Source records –
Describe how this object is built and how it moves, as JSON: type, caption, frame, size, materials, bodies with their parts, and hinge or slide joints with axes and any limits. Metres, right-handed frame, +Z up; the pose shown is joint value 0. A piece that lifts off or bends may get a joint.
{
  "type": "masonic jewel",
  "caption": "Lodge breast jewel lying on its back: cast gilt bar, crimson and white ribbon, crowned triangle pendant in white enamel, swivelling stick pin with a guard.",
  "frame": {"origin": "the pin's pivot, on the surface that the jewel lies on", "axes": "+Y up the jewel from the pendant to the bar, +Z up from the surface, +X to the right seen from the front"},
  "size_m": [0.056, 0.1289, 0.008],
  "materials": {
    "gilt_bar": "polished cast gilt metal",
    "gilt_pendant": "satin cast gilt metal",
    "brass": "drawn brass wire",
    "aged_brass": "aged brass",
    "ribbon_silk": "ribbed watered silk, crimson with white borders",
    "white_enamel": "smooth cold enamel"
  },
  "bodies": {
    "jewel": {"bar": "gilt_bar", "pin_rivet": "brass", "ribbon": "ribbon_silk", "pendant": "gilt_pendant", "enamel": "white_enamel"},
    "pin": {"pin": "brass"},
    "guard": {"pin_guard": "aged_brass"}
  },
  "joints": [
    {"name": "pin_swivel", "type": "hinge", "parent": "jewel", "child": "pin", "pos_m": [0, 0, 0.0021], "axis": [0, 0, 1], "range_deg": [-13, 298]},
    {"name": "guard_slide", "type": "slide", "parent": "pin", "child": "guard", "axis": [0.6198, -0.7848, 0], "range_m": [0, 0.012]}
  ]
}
--
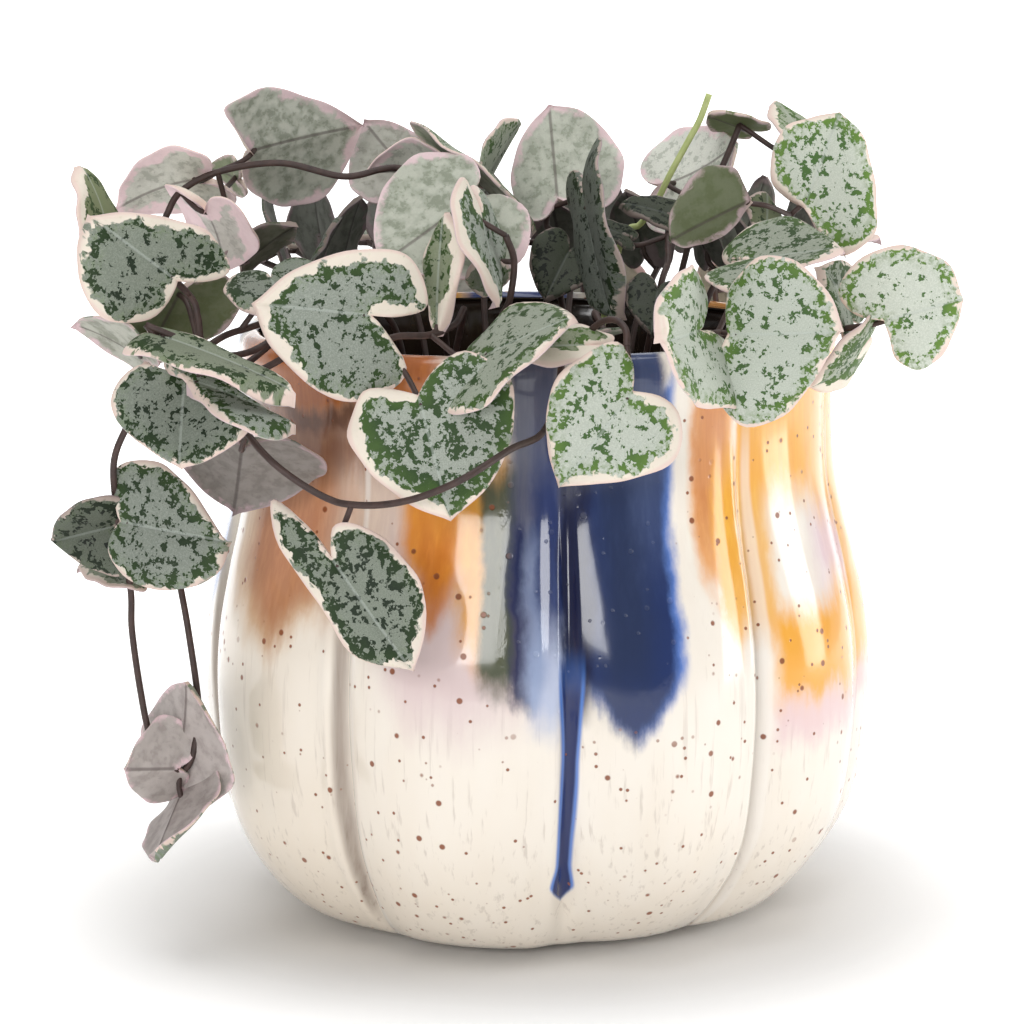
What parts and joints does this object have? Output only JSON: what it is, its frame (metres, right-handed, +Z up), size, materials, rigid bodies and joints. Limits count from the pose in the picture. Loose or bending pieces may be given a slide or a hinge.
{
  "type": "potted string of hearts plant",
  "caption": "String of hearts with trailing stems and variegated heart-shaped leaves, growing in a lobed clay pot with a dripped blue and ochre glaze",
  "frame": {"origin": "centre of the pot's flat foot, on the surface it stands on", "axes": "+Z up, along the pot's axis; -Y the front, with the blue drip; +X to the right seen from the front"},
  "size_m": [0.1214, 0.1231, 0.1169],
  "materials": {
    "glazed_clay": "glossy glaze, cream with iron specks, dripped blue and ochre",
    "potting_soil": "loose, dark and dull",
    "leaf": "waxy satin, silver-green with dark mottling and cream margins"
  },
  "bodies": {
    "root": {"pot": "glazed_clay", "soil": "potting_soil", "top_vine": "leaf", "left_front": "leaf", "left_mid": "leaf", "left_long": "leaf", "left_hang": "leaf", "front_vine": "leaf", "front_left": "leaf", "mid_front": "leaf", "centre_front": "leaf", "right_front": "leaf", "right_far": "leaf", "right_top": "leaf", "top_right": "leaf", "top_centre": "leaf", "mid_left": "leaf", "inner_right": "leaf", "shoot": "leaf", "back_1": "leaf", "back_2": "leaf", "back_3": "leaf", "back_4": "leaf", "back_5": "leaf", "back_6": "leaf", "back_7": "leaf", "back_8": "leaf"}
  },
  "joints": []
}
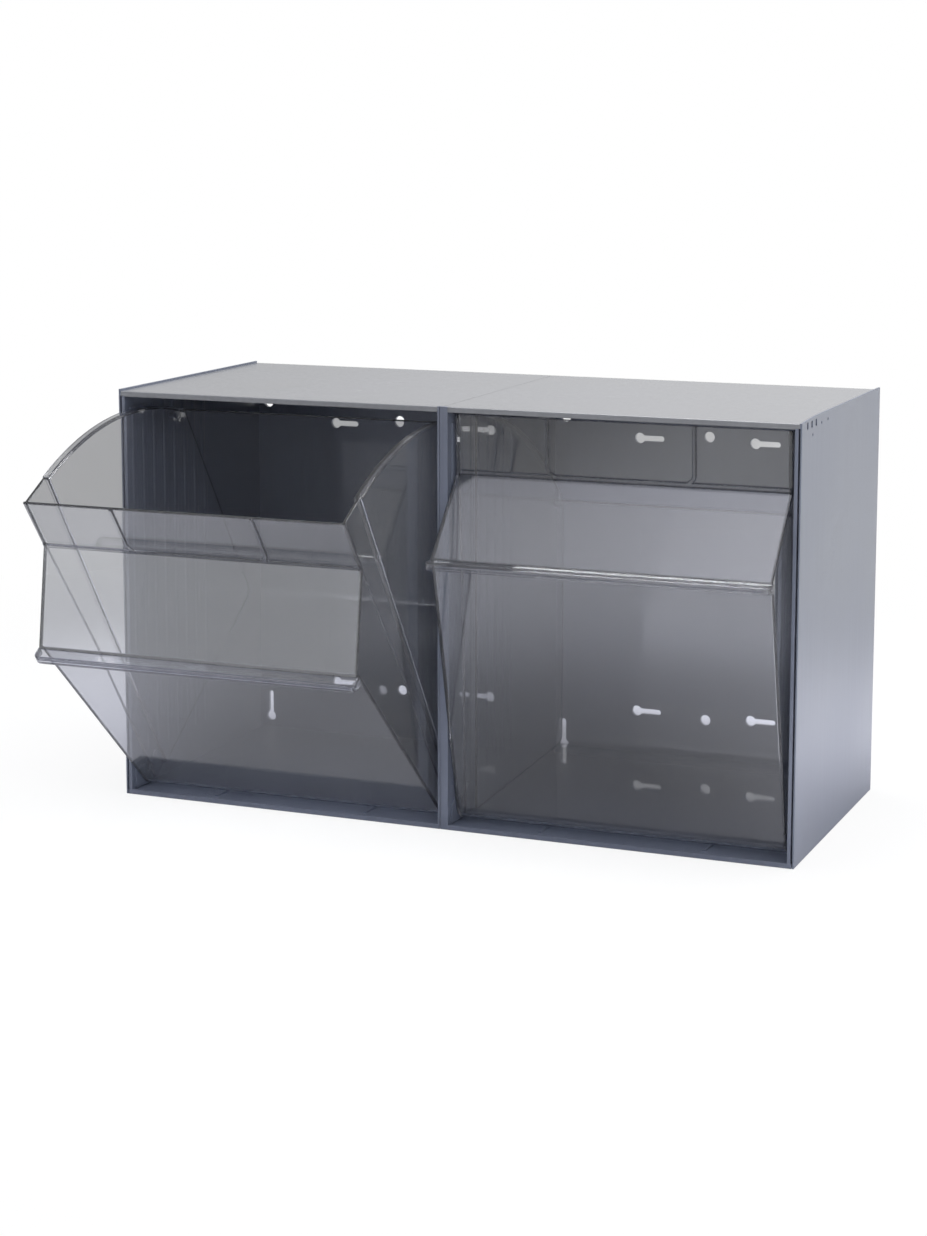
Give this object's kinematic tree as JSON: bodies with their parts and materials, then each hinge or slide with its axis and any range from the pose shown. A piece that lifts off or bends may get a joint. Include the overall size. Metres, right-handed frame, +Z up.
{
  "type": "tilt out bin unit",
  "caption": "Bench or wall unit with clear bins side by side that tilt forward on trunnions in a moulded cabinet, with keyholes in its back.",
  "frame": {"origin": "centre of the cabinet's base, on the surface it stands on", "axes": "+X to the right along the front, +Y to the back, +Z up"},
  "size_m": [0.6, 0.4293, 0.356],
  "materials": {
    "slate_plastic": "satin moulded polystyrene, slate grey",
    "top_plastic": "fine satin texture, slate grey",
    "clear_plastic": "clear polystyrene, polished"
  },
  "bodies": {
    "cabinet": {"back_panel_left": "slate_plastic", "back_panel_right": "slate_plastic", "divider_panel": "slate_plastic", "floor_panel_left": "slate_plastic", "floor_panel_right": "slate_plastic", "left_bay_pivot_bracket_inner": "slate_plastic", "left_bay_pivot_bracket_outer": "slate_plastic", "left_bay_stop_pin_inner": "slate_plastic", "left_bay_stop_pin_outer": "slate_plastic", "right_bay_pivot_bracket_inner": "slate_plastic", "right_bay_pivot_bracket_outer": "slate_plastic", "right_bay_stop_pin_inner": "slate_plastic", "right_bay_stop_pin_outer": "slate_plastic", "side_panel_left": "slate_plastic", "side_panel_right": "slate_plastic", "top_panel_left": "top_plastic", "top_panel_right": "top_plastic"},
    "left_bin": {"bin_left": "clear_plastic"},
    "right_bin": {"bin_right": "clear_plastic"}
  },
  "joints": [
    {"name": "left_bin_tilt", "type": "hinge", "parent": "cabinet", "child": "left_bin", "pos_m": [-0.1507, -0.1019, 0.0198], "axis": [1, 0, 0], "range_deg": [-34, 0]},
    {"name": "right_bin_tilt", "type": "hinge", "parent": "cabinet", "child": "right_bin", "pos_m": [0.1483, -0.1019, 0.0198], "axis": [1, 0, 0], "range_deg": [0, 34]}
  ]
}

The request –
Find each line holding the string "with" and copy it out.

Reply to the exercise –
Describe how this object is built and how it moves, as JSON: type, caption, frame, size, materials, bodies with their parts, and hinge or slide joints with axes and any limits. Metres, right-handed frame, +Z up; the pose shown is joint value 0. A piece that lifts off or bends may get a joint.
  "caption": "Lodge breast jewel lying on its back: cast gilt bar, crimson and white ribbon, crowned triangle pendant in white enamel, swivelling stick pin with a guard.",
    "ribbon_silk": "ribbed watered silk, crimson with white borders",
  "caption": "String of hearts with trailing stems and variegated heart-shaped leaves, growing in a lobed clay pot with a dripped blue and ochre glaze",
  "frame": {"origin": "centre of the pot's flat foot, on the surface it stands on", "axes": "+Z up, along the pot's axis; -Y the front, with the blue drip; +X to the right seen from the front"},
    "glazed_clay": "glossy glaze, cream with iron specks, dripped blue and ochre",
    "leaf": "waxy satin, silver-green with dark mottling and cream margins"
Give this object's kinematic tree as JSON: bodies with their parts and materials, then each hinge or slide with its axis and any range from the pose shown. A piece that lifts off or bends may get a joint. Include the overall size. Metres, right-handed frame, +Z up.
  "caption": "Bench or wall unit with clear bins side by side that tilt forward on trunnions in a moulded cabinet, with keyholes in its back.",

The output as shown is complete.